Abstract

T he investigation of the traces of ancient changes of climate which the present writer started in British East Africa in 1927-1928 was partly carried out on high mountains there, partly in the eastern branch of the Great Rift Valley in the neighbourhood of the Equator (NILSSON, 1932). Traces of former pluvial periods in British East Africa (abbreviated B. E. A. below) are abundant. The heavier precipitation of these periods gave rise to large glaciers, the extension of which are marked by huge moraines far down the slopes of the highest mountains, and in the areas between the mountains we find almost everywhere evidence of such periods in the numerous river beds and ancient lake basins, now wholly or partly dried up. Especially in the basins of the Rift Valley, the series of ancient lake sediments and beaches give a very good idea of the sequence of pluvial and interpluvial periods and their subepochs which have followed each other up to the present time. During my work in B. E. A. it gradually became clear to me that traces of pluvial and interpluvial periods must no doubt occur also in adjacent parts of Africa where the conditions for their development were favourable.

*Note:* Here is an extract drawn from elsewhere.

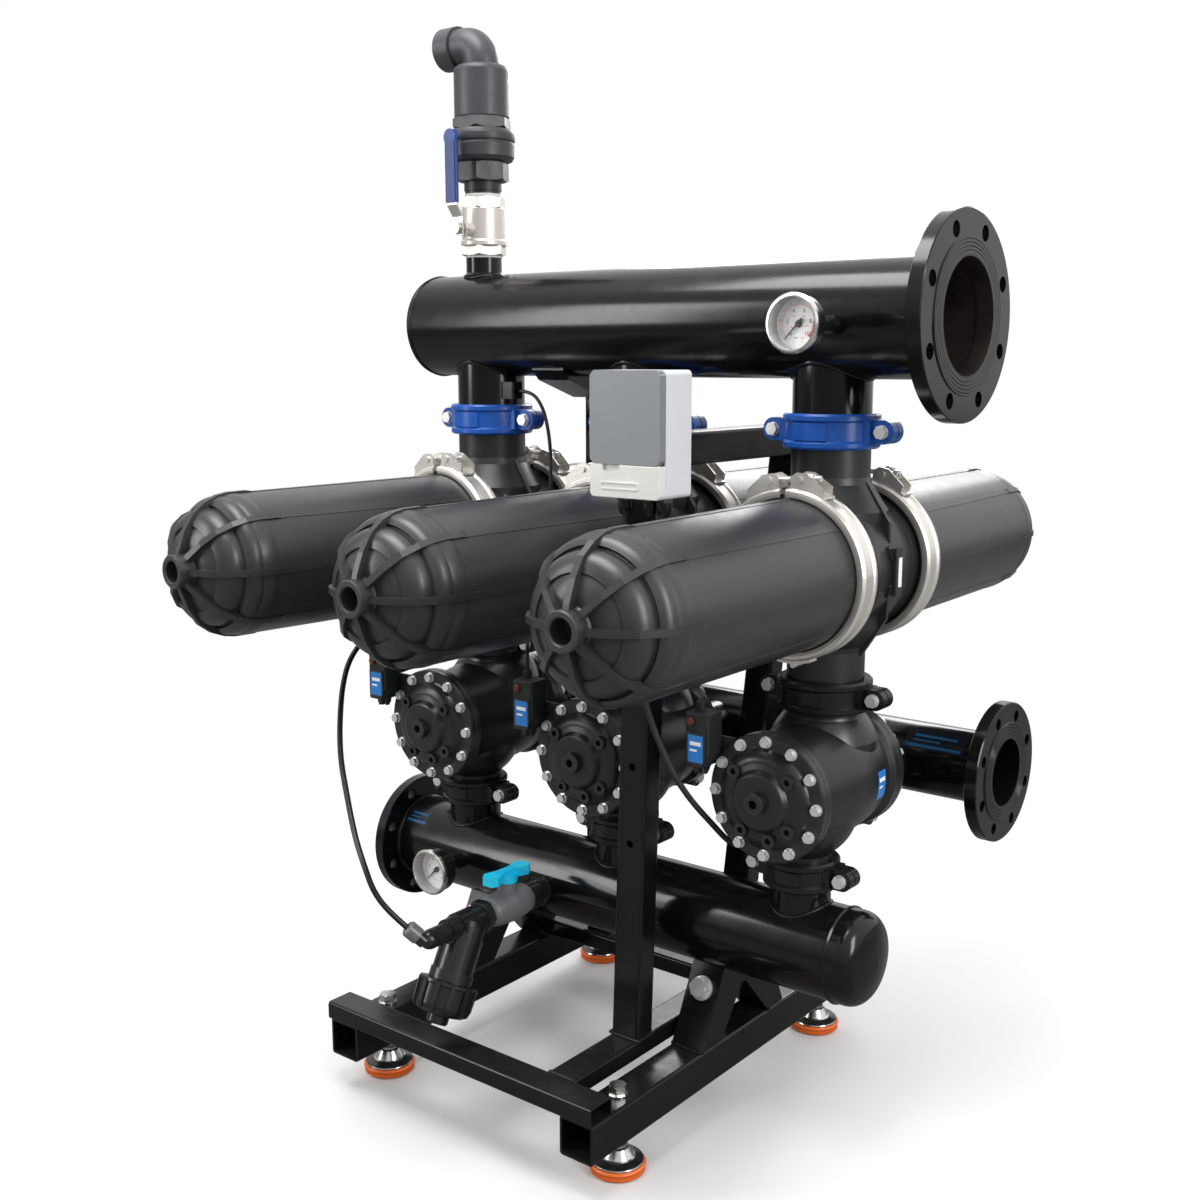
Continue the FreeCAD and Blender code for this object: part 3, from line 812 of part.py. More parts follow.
# side outlet with a hose tail that looks up and to the left
T0 = (0, y2 - 133.8, 0)
TD = (-18.0, -18.0, 24.0)
stb = stb.fuse(cyl((0, y2 - 60, 0), (0, -1, 0), 19, 28)).fuse(hexp(34, 10, (0, y2 - 68, 0), (0, -1, 0))).fuse(cyl((0, y2 - 84, 0), (0, -1, 0), 15, 40)).fuse(hexp(26, 9, (0, y2 - 106, 0), (0, -1, 0)))
stb = stb.fuse(Part.makeSphere(14.6, V(0, y2 - 124, 0))).fuse(place(rev([(0, 0), (11, 0), (11, 12), (13, 13), (13, 32), (10, 35), (0, 35)]), T0, TD))
stb = stb.cut(place(cyl((0, 0, -4), (0, 0, 1), 24, 120), S0, db)).cut(cyl((0, y2 + 1, 0), (0, -1, 0), 11, 50)).cut(cyl((0, y2 - 50, 0), (0, -1, 0), 4.6, 84))
stb = stb.cut(place(cyl((0, 0, -1), (0, 0, 1), 4.6, 50), T0, TD))
stb = stb.removeSplitter()
out("strainer_body", at(max(stb.Solids, key=lambda q: q.Volume), SX, 0, SZ))
capp = fuse(rev([(0, 92.4), (45, 92.4), (46, 93.5), (46, 98), (44, 100), (43, 130), (41, 137), (36, 141), (26, 143), (17, 144), (17, 154), (15, 157), (0, 157)]), hexp(29, 9, (0, 0, 146)))
for k in range(12):
    rb = Part.Face(Part.makePolygon([V(40, 0, 95), V(47.5, 0, 95), V(46.5, 0, 128), V(43.5, 0, 137), V(38, 0, 139), V(38, 0, 95), V(40, 0, 95)])).extrude(V(0, 7, 0))
    rb.translate(V(0, -3.5, 0))
    capp = capp.fuse(rot(rb, (0, 0, 0), (0, 0, 1), 30.0 * k + 8))
# the screen stands on the cap, inside the body
capp = capp.fuse(tube((0, 0, 10), (0, 0, 1), 20, 18, 84))
out("strainer_cap", at(place(max(capp.removeSplitter().Solids, key=lambda q: q.Volume), S0, db), SX, 0, SZ))


# ---------------- hoses and cables ----------------
def hose(pts, dia, name):
    P = [V(*p) for p in pts]
    L = [(P[i + 1] - P[i]).Length for i in range(len(P) - 1)]
    segs = []
    cur = P[0]
    rmin = 1e9
    for i in range(1, len(P) - 1):
        a = (P[i - 1] - P[i]).normalize()
        b = (P[i + 1] - P[i]).normalize()
        ang = math.pi - math.acos(max(-1, min(1, a.dot(b))))
        t = 0.45 * min(L[i - 1], L[i])
        r = t / math.tan(ang / 2)
        rmin = min(rmin, r)
        p1 = P[i] + a * t
        p2 = P[i] + b * t
        m = (a + b).normalize()
        pm = P[i] + m * (r / math.cos(ang / 2) - r)
        segs.append(Part.LineSegment(cur, p1).toShape())
        segs.append(Part.Arc(p1, pm, p2).toShape())
        cur = p2
    segs.append(Part.LineSegment(cur, P[-1]).toShape())
    w = Part.Wire(segs)
    c = Part.Wire([Part.Circle(P[0], (P[1] - P[0]), dia / 2).toShape()])
    s = w.makePipeShell([c], True, True)
    ln = sum(e.Length for e in segs)
    print(name, "length %.0f" % ln, "min bend radius %.1f" % rmin, "volume ratio %.4f" % (s.Volume / (ln * math.pi * dia * dia / 4)))
    out(name, s)


HX, HYY, HZ = SX + 35.3 * TD[0] / 35.0, T0[1] + 35.3 * TD[1] / 35.0, SZ + 35.3 * TD[2] / 35.0     # mouth of the hose tail
hose([(HX, HYY, HZ), (HX + TD[0] * 0.8, HYY + TD[1] * 0.8, HZ + TD[2] * 0.8), (-163, -456, 401), (-190, -449, 434), (-222, -435, 462), (-252, -418, 490), (-284, -398, 520), (-318, -377, 555), (-345, -355, 588),
      (-370.0, -330, 622), (-397.0, -300, 656), (-422.0, -262, 690), (-435, -214, 718), (-438, -160, 735), (-437, -95.3, 738), (-437, -66, 710.7), (-437, -66, 674.3), (-437, -95.3, 645), (-437, SB[1] + 19.1, 645)], 9.0, "control_hose")
hose([(-332 + 76.3, -17, 1131), (-226, -17, 1131), (-202, -17, 1107), (-190, -17, 1070), (-184, -18, 1030), (-181.9, -21, 988), (-181.5, -24, 945), (-180.5, -28, 902), (-176.5, -42, 862),
      (-168, -64, 826), (-154.0, -98, 792), (-134, -135, 765), (-114, -161, 745), (-105, -172, 722), (-105, -172, Z_V + SB[2] + 52.3)], 6.0, "riser_hose")
hose([(CX0 + 32, CY0 + 40, CZ0 - 26.4), (CX0 + 32, -238, 935.0), (145.8, -240.9, 880), (152.8, -242.1, 828), (161.6, -242.4, 778.3), (170.0, -240.6, 731.0), (179.4, -235.0, 684.2), (192.8, -224.6, 639.2),
      (208.1, -212.8, 596.2), (224.9, -193.2, 556.0), (242.0, -166.1, 518.9), (332 - 0.7071 * 100, Y_LO - 0.7071 * 100, 471), (332 - 0.7071 * 60.3, Y_LO - 0.7071 * 60.3, 471)], 9.0, "valve_cable")

print(len(NODES), "nodes")
bbx = Part.makeCompound(list(NODES.values())).BoundBox
print("bbox", bbx.XMin, bbx.XMax, bbx.YMin, bbx.YMax, bbx.ZMin, bbx.ZMax)
for n, s in NODES.items():
    if not s.isValid():
        print("INVALID", n)
    print("%-24s solids %2d  vol %.0f cm3" % (n, len(s.Solids), s.Volume / 1000))
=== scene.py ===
import bpy
import bmesh
import math
import random
from mathutils import Vector, Matrix


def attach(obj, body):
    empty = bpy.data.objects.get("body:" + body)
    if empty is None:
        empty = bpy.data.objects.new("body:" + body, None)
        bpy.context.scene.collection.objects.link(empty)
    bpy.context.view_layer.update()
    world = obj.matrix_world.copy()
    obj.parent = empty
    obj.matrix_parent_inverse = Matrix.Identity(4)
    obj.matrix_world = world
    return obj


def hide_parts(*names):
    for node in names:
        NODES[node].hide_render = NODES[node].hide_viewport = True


random.seed(7)
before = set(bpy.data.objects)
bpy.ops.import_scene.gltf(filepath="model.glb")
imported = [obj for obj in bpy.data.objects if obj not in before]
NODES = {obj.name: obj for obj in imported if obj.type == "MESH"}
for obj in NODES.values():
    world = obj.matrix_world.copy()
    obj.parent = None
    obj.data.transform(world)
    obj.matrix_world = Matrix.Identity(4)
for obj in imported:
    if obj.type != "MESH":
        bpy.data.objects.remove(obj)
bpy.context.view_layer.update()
scene = bpy.context.scene
root = scene.collection

# ---------------------------------------------------------------- camera
cd = bpy.data.cameras.new("camera")
cd.sensor_fit = "HORIZONTAL"
cd.sensor_width = 36.0
cd.lens = 42.53
cd.clip_start = 0.05
cd.clip_end = 60.0
cam = bpy.data.objects.new("camera", cd)
root.objects.link(cam)
az, pt, ro = math.radians(38.4), math.radians(9.8), math.radians(0.1)
f = Vector((-math.sin(az) * math.cos(pt), math.cos(az) * math.cos(pt), -math.sin(pt)))
r0 = Vector((math.cos(az), math.sin(az), 0.0))
d0 = f.cross(r0)
R = math.cos(ro) * r0 + math.sin(ro) * d0
D = -math.sin(ro) * r0 + math.cos(ro) * d0
m = Matrix((R, -D, -f)).transposed().to_4x4()
m.translation = Vector((1.3188, -1.8179, 1.1800))
cam.matrix_world = m
scene.camera = cam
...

It seemed to me that Abyssinia must be, from my point of wiew, a very promising country, though HUME and CRAIG (1911) and other geologists consider that Abyssinia, even during the pluvial periods, had a drier climate than it has to-day. .In July 1932 I went to Kenya Colony in order to complete my former observations in the Nakuru-Naivasha Basin and on Mount Kenya, but the main object of my expedition was to extend the field of investigation to Abyssinia. During the first half of 1933 I travelled by caravan from Addis-Abbaba to the Blue Nile, Lake Tana and the high mountains of Semien in the northernmost part of the Abyssinian Plateau. Afterwards I visited the Zwai-Shalla Basin in the Rift Valley and also Mount Kaka, the highest point of the Somaliland Plateau, situated at the NW. corner of the plateau. In Fig. I Mount Kaka lies just N. of A in the word Alutu, E. of Lake Zwai.